Start INFORMATION PROVIDED

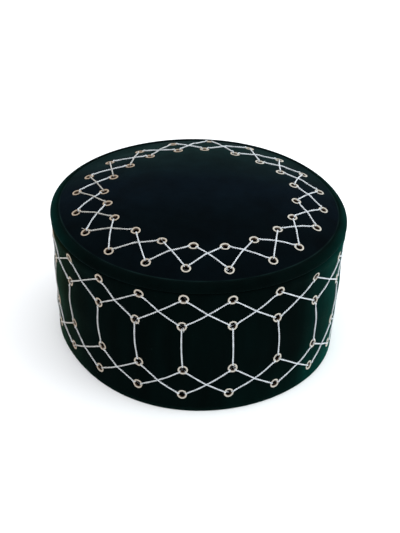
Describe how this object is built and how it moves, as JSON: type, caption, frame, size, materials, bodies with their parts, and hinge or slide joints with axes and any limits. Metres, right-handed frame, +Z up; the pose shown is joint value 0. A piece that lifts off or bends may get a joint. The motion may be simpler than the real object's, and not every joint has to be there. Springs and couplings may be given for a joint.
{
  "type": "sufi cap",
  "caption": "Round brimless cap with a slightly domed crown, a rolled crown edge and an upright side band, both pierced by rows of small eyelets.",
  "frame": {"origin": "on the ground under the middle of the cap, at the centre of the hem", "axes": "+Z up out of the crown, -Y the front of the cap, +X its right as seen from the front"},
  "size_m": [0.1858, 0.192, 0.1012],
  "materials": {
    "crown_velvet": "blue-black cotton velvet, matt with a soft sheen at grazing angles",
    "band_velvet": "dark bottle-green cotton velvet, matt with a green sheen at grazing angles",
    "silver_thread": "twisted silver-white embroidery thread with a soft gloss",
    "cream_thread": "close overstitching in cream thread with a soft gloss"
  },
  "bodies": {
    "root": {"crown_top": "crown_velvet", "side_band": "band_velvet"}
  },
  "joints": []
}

End INFORMATION PROVIDED

GIVEN PROBLEM: Your task is to quote the listing above word for word.

WRITTEN REPLY:
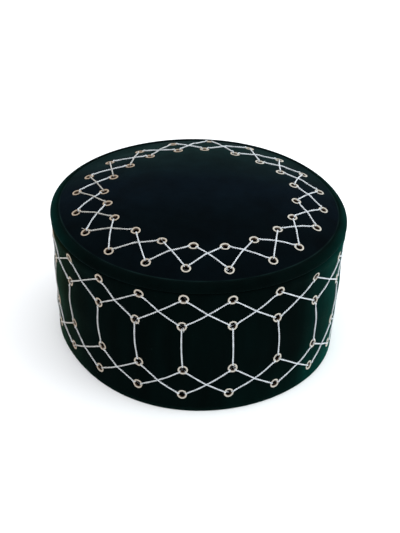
Describe how this object is built and how it moves, as JSON: type, caption, frame, size, materials, bodies with their parts, and hinge or slide joints with axes and any limits. Metres, right-handed frame, +Z up; the pose shown is joint value 0. A piece that lifts off or bends may get a joint. The motion may be simpler than the real object's, and not every joint has to be there. Springs and couplings may be given for a joint.
{
  "type": "sufi cap",
  "caption": "Round brimless cap with a slightly domed crown, a rolled crown edge and an upright side band, both pierced by rows of small eyelets.",
  "frame": {"origin": "on the ground under the middle of the cap, at the centre of the hem", "axes": "+Z up out of the crown, -Y the front of the cap, +X its right as seen from the front"},
  "size_m": [0.1858, 0.192, 0.1012],
  "materials": {
    "crown_velvet": "blue-black cotton velvet, matt with a soft sheen at grazing angles",
    "band_velvet": "dark bottle-green cotton velvet, matt with a green sheen at grazing angles",
    "silver_thread": "twisted silver-white embroidery thread with a soft gloss",
    "cream_thread": "close overstitching in cream thread with a soft gloss"
  },
  "bodies": {
    "root": {"crown_top": "crown_velvet", "side_band": "band_velvet"}
  },
  "joints": []
}